Stored data
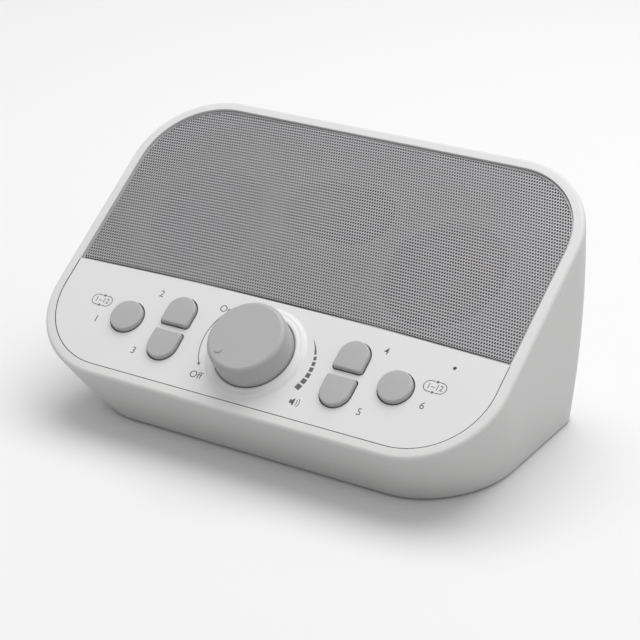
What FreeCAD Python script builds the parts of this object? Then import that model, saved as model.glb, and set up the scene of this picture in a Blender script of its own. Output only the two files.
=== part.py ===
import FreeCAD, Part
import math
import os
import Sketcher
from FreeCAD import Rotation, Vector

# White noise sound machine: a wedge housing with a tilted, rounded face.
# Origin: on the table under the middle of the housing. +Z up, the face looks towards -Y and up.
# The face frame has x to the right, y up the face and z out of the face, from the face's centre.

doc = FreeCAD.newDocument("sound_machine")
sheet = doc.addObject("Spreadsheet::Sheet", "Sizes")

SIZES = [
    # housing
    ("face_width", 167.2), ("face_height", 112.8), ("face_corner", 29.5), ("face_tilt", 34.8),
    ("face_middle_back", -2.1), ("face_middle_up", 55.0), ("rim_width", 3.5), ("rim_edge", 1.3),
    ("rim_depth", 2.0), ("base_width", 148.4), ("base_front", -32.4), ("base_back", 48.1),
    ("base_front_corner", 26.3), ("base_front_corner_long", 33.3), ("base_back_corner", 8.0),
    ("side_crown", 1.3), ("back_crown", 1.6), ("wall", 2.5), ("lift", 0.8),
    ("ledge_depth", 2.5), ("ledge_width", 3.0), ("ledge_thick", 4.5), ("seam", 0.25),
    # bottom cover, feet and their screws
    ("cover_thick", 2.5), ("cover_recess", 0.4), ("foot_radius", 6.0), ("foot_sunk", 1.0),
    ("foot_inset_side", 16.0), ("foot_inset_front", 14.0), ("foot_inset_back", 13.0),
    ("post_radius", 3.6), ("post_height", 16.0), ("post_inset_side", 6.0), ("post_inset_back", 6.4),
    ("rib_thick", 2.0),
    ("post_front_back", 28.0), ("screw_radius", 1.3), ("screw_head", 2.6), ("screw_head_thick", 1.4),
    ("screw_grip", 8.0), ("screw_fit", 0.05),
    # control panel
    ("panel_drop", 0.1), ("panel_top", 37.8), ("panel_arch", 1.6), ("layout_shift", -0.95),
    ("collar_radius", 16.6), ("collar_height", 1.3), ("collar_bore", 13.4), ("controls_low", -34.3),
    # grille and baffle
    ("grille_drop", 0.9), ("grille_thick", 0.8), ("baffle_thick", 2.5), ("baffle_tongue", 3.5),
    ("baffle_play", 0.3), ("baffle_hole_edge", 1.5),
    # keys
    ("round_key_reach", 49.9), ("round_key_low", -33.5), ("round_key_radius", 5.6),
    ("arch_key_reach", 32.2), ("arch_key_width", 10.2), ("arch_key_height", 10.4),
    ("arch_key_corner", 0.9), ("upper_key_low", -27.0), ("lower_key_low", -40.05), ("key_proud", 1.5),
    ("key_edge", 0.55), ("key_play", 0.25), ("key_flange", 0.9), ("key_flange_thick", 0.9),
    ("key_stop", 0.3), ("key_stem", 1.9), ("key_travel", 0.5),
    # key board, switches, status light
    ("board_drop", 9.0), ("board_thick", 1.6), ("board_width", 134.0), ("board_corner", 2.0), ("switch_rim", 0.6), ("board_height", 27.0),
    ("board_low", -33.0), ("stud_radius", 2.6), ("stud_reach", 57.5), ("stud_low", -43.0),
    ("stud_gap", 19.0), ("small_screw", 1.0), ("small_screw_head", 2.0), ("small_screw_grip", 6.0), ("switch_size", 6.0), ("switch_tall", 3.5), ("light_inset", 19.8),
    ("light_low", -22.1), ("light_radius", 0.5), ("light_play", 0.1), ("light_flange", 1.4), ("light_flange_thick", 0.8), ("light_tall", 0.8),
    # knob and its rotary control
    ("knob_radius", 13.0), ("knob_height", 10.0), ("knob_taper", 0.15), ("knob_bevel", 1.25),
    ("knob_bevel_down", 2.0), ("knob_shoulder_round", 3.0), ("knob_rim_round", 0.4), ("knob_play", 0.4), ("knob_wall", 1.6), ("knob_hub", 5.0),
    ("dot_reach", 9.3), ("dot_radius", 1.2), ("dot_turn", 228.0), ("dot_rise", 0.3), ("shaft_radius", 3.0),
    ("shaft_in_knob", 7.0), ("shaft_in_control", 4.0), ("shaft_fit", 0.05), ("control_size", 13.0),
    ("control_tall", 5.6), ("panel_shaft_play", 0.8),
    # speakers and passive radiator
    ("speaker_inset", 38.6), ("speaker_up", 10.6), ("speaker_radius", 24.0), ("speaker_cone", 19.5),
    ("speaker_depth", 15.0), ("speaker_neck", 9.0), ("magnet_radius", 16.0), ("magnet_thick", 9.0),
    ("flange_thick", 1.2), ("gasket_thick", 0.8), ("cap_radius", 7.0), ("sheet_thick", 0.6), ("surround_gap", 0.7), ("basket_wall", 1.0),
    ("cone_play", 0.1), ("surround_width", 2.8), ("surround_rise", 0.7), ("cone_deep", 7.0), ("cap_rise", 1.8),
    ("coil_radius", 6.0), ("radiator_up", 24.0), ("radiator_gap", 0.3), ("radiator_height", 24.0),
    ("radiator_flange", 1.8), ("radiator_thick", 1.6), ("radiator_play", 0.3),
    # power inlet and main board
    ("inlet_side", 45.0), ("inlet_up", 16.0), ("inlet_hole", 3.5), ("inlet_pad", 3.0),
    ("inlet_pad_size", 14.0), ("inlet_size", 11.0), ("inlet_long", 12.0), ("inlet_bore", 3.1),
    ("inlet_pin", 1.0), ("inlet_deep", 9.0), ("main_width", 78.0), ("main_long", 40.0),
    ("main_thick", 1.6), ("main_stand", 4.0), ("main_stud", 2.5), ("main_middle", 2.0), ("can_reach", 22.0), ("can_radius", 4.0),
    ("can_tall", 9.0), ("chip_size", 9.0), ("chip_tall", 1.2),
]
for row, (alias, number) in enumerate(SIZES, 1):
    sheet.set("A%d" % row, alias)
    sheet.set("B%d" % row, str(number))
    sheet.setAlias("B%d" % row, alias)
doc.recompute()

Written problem
Copy the material above verbatim.

Worked answer
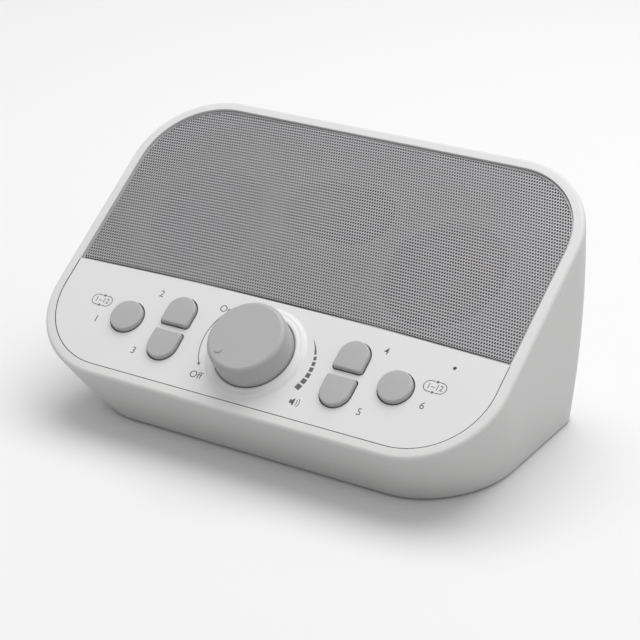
What FreeCAD Python script builds the parts of this object? Then import that model, saved as model.glb, and set up the scene of this picture in a Blender script of its own. Output only the two files.
=== part.py ===
import FreeCAD, Part
import math
import os
import Sketcher
from FreeCAD import Rotation, Vector

# White noise sound machine: a wedge housing with a tilted, rounded face.
# Origin: on the table under the middle of the housing. +Z up, the face looks towards -Y and up.
# The face frame has x to the right, y up the face and z out of the face, from the face's centre.

doc = FreeCAD.newDocument("sound_machine")
sheet = doc.addObject("Spreadsheet::Sheet", "Sizes")

SIZES = [
    # housing
    ("face_width", 167.2), ("face_height", 112.8), ("face_corner", 29.5), ("face_tilt", 34.8),
    ("face_middle_back", -2.1), ("face_middle_up", 55.0), ("rim_width", 3.5), ("rim_edge", 1.3),
    ("rim_depth", 2.0), ("base_width", 148.4), ("base_front", -32.4), ("base_back", 48.1),
    ("base_front_corner", 26.3), ("base_front_corner_long", 33.3), ("base_back_corner", 8.0),
    ("side_crown", 1.3), ("back_crown", 1.6), ("wall", 2.5), ("lift", 0.8),
    ("ledge_depth", 2.5), ("ledge_width", 3.0), ("ledge_thick", 4.5), ("seam", 0.25),
    # bottom cover, feet and their screws
    ("cover_thick", 2.5), ("cover_recess", 0.4), ("foot_radius", 6.0), ("foot_sunk", 1.0),
    ("foot_inset_side", 16.0), ("foot_inset_front", 14.0), ("foot_inset_back", 13.0),
    ("post_radius", 3.6), ("post_height", 16.0), ("post_inset_side", 6.0), ("post_inset_back", 6.4),
    ("rib_thick", 2.0),
    ("post_front_back", 28.0), ("screw_radius", 1.3), ("screw_head", 2.6), ("screw_head_thick", 1.4),
    ("screw_grip", 8.0), ("screw_fit", 0.05),
    # control panel
    ("panel_drop", 0.1), ("panel_top", 37.8), ("panel_arch", 1.6), ("layout_shift", -0.95),
    ("collar_radius", 16.6), ("collar_height", 1.3), ("collar_bore", 13.4), ("controls_low", -34.3),
    # grille and baffle
    ("grille_drop", 0.9), ("grille_thick", 0.8), ("baffle_thick", 2.5), ("baffle_tongue", 3.5),
    ("baffle_play", 0.3), ("baffle_hole_edge", 1.5),
    # keys
    ("round_key_reach", 49.9), ("round_key_low", -33.5), ("round_key_radius", 5.6),
    ("arch_key_reach", 32.2), ("arch_key_width", 10.2), ("arch_key_height", 10.4),
    ("arch_key_corner", 0.9), ("upper_key_low", -27.0), ("lower_key_low", -40.05), ("key_proud", 1.5),
    ("key_edge", 0.55), ("key_play", 0.25), ("key_flange", 0.9), ("key_flange_thick", 0.9),
    ("key_stop", 0.3), ("key_stem", 1.9), ("key_travel", 0.5),
    # key board, switches, status light
    ("board_drop", 9.0), ("board_thick", 1.6), ("board_width", 134.0), ("board_corner", 2.0), ("switch_rim", 0.6), ("board_height", 27.0),
    ("board_low", -33.0), ("stud_radius", 2.6), ("stud_reach", 57.5), ("stud_low", -43.0),
    ("stud_gap", 19.0), ("small_screw", 1.0), ("small_screw_head", 2.0), ("small_screw_grip", 6.0), ("switch_size", 6.0), ("switch_tall", 3.5), ("light_inset", 19.8),
    ("light_low", -22.1), ("light_radius", 0.5), ("light_play", 0.1), ("light_flange", 1.4), ("light_flange_thick", 0.8), ("light_tall", 0.8),
    # knob and its rotary control
    ("knob_radius", 13.0), ("knob_height", 10.0), ("knob_taper", 0.15), ("knob_bevel", 1.25),
    ("knob_bevel_down", 2.0), ("knob_shoulder_round", 3.0), ("knob_rim_round", 0.4), ("knob_play", 0.4), ("knob_wall", 1.6), ("knob_hub", 5.0),
    ("dot_reach", 9.3), ("dot_radius", 1.2), ("dot_turn", 228.0), ("dot_rise", 0.3), ("shaft_radius", 3.0),
    ("shaft_in_knob", 7.0), ("shaft_in_control", 4.0), ("shaft_fit", 0.05), ("control_size", 13.0),
    ("control_tall", 5.6), ("panel_shaft_play", 0.8),
    # speakers and passive radiator
    ("speaker_inset", 38.6), ("speaker_up", 10.6), ("speaker_radius", 24.0), ("speaker_cone", 19.5),
    ("speaker_depth", 15.0), ("speaker_neck", 9.0), ("magnet_radius", 16.0), ("magnet_thick", 9.0),
    ("flange_thick", 1.2), ("gasket_thick", 0.8), ("cap_radius", 7.0), ("sheet_thick", 0.6), ("surround_gap", 0.7), ("basket_wall", 1.0),
    ("cone_play", 0.1), ("surround_width", 2.8), ("surround_rise", 0.7), ("cone_deep", 7.0), ("cap_rise", 1.8),
    ("coil_radius", 6.0), ("radiator_up", 24.0), ("radiator_gap", 0.3), ("radiator_height", 24.0),
    ("radiator_flange", 1.8), ("radiator_thick", 1.6), ("radiator_play", 0.3),
    # power inlet and main board
    ("inlet_side", 45.0), ("inlet_up", 16.0), ("inlet_hole", 3.5), ("inlet_pad", 3.0),
    ("inlet_pad_size", 14.0), ("inlet_size", 11.0), ("inlet_long", 12.0), ("inlet_bore", 3.1),
    ("inlet_pin", 1.0), ("inlet_deep", 9.0), ("main_width", 78.0), ("main_long", 40.0),
    ("main_thick", 1.6), ("main_stand", 4.0), ("main_stud", 2.5), ("main_middle", 2.0), ("can_reach", 22.0), ("can_radius", 4.0),
    ("can_tall", 9.0), ("chip_size", 9.0), ("chip_tall", 1.2),
]
for row, (alias, number) in enumerate(SIZES, 1):
    sheet.set("A%d" % row, alias)
    sheet.set("B%d" % row, str(number))
    sheet.setAlias("B%d" % row, alias)
doc.recompute()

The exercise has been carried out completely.